While the idea of blocking virulence is not new, this is the first time researchers have successfully used a screening approach to identify and attack new targets in virulence pathways. “We didn’t have a particular protein target and we had no chemical structural information to begin with. We just said, here’s the endpoint, can we find something in a screen that will inhibit the end result of cholera-toxin production,” Hung explained.
Their novel approach almost guaranteed that they would identify the bacterium’s Achilles heel, since the best inhibitors are the ones that hit the weakest link in the pathway. Mekalanos said he hopes that their results might inspire others to undertake similar efforts in other organisms. “For nearly every bacterial pathogen anyone has looked at, there is a regulatory protein controlling expression of virulence factors, so this is a logical target to propose,” he said. “Simply put, for cholera, we picked an arbitrary target, and it worked, so now that argues that anyone else who picks an arbitrary target probably can have a pretty good chance of success, too.”

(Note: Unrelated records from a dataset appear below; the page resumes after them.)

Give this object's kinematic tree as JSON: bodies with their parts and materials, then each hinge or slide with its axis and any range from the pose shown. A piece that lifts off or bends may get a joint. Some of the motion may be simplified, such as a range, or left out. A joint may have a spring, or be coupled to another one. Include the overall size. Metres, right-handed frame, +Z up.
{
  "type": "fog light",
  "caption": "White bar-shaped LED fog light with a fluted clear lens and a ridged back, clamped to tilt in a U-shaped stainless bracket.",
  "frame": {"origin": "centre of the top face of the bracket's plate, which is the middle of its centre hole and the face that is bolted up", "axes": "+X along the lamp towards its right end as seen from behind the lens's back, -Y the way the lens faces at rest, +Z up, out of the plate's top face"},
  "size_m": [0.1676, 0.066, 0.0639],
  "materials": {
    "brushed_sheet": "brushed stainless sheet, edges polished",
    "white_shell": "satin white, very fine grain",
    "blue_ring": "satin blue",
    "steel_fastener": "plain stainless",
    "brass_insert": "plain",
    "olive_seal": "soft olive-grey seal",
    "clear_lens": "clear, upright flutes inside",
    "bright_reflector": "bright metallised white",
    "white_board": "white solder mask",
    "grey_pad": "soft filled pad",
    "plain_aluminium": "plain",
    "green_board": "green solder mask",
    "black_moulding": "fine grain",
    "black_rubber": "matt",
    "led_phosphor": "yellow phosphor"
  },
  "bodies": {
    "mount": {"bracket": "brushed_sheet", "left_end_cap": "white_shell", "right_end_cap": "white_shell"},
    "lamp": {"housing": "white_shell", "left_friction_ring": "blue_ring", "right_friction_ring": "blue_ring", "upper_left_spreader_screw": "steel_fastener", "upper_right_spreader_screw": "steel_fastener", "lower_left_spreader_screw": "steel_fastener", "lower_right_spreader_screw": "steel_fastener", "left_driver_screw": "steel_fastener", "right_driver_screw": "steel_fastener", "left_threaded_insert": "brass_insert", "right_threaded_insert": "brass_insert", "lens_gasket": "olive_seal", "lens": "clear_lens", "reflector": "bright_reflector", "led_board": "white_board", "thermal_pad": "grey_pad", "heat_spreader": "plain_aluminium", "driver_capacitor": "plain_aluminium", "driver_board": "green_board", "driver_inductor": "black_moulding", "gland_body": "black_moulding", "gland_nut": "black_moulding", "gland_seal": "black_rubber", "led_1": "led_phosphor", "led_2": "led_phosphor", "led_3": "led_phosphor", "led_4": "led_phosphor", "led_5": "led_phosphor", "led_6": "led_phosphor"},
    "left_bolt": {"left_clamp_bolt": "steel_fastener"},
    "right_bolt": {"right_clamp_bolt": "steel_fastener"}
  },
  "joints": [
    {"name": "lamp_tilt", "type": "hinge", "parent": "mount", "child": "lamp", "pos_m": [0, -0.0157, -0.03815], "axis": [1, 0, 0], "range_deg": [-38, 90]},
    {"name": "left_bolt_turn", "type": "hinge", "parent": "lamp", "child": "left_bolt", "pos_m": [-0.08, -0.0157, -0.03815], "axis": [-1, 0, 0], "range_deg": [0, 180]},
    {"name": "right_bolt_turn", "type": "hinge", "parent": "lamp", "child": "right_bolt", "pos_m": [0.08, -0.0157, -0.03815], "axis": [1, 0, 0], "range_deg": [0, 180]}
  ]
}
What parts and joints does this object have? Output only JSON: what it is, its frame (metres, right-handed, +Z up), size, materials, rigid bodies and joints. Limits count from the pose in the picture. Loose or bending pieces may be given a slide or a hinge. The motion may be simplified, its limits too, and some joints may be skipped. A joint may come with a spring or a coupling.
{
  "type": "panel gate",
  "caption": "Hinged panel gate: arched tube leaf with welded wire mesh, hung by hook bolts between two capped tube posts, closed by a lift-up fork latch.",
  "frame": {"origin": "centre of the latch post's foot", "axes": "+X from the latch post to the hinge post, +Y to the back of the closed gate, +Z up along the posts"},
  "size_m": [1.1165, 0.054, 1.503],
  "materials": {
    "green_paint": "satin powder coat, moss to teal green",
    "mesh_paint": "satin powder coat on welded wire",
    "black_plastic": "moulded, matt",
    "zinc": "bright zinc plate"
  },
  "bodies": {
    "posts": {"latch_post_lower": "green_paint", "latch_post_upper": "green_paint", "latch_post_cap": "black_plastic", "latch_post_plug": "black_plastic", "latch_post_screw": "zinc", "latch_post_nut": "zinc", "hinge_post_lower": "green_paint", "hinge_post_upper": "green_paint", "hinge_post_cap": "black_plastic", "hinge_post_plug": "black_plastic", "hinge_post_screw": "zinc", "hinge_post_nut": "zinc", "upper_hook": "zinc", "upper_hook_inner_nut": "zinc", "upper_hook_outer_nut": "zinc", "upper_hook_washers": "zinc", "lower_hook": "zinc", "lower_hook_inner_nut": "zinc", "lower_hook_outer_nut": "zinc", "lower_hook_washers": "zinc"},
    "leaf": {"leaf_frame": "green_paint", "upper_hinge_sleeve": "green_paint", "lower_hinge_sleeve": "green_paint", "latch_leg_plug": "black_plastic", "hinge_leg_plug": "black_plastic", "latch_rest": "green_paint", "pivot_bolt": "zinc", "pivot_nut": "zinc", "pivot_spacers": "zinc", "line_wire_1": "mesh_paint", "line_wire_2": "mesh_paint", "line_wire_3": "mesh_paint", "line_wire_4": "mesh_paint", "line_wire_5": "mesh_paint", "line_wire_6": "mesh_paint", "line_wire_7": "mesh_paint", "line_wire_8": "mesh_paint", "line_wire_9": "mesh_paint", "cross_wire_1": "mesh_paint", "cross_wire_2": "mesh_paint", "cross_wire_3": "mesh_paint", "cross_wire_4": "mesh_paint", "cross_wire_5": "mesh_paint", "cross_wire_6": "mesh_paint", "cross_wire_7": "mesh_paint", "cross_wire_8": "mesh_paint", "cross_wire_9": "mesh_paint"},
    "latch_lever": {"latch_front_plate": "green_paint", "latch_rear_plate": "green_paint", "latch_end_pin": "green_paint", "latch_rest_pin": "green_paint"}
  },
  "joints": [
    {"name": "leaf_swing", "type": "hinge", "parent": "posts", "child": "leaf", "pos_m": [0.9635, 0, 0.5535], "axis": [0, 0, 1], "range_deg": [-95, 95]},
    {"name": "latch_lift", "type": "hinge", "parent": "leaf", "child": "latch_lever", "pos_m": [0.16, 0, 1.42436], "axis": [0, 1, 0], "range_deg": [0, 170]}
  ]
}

Targeting virulence factors will not eliminate the problem of resistance, but new antibiotics could help by sparing the use of older, resistance-prone drugs. The researchers showed that a simple mutation of virstatin’s target protein could render the bugs immune to the compound’s action. But even so, because virstatin acts on a cholera-specific pathway, the resistance cannot spread to other organisms, a big problem for many current drugs. And because the mechanism by which virstatin works is different from that of any other antibiotic, it presents the possibility of potent combination therapies.

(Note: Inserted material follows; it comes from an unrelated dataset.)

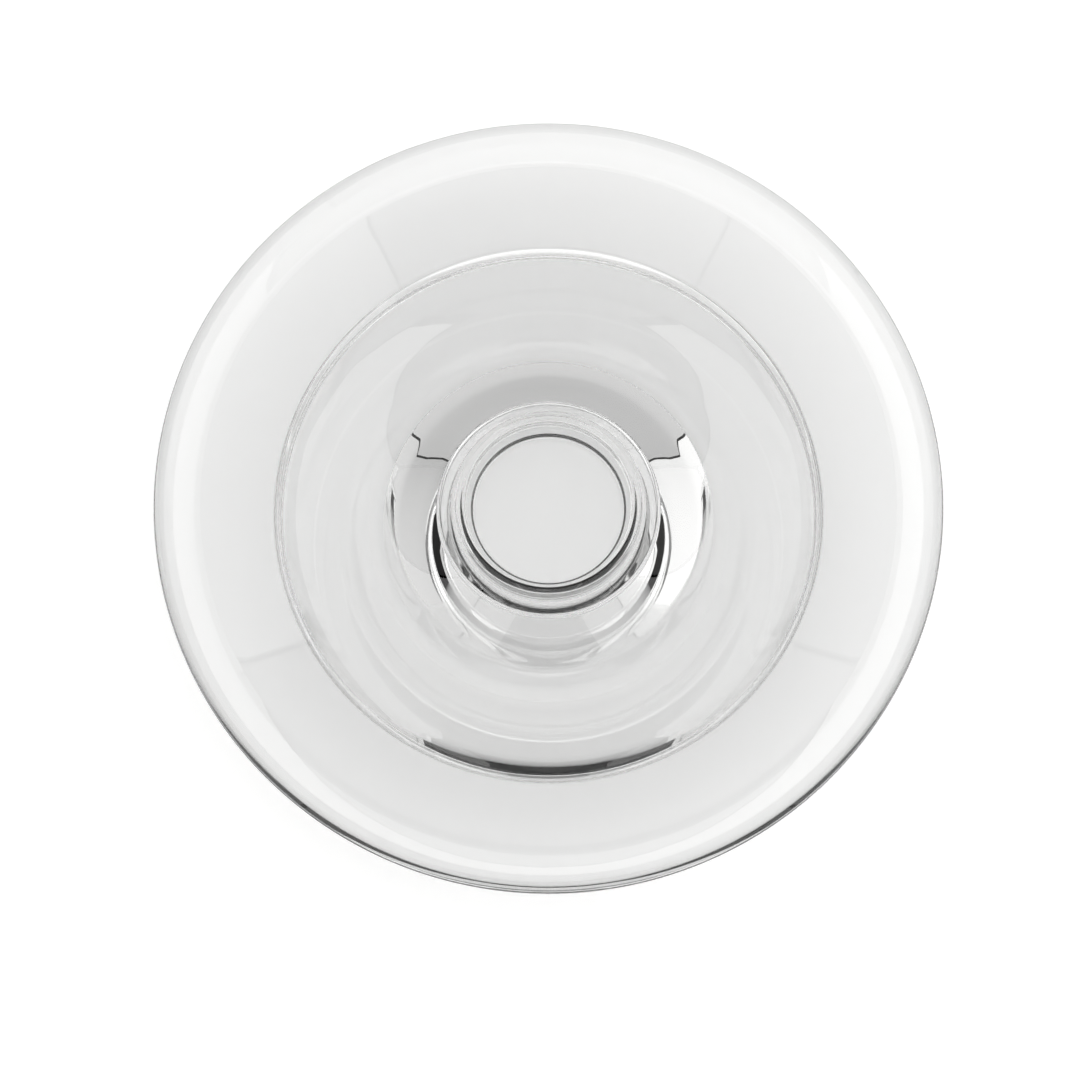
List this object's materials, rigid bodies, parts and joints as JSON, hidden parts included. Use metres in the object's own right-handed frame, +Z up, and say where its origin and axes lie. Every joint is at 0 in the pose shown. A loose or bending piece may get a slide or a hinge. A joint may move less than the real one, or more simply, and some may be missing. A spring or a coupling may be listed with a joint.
{
  "type": "chip and dip server",
  "caption": "Round clear glass chip and dip dish with a flared rim, a stepped chip well and a raised collar with a seat in the middle.",
  "frame": {"origin": "on the table, under the middle of the dish", "axes": "+Z up along the dish's own axis; the dish is round, so X and Y are free"},
  "size_m": [0.33, 0.33, 0.0643],
  "materials": {
    "clear_glass": "polished"
  },
  "bodies": {
    "root": {"serving_dish": "clear_glass"}
  },
  "joints": []
}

The present work results from more than 20 years of basic science on cholera pathogenicity, much of it carried out in the Mekalanos lab, said Matthew Waldor, a former postdoc and current faculty member at Tufts University. “Mekalanos and Hung have now taken all that knowledge about the bacteria and put it together to devise a screen to identify compounds that inhibit production of cholera toxin,” Waldor said. “This idea that turning off virulence genes rather than killing pathogens could lead to a new type of antibiotic has been kicking around for a while, but in this case, the proof of the pudding is in the tasting—they made it work. They’ve created a new paradigm for developing antibiotics.”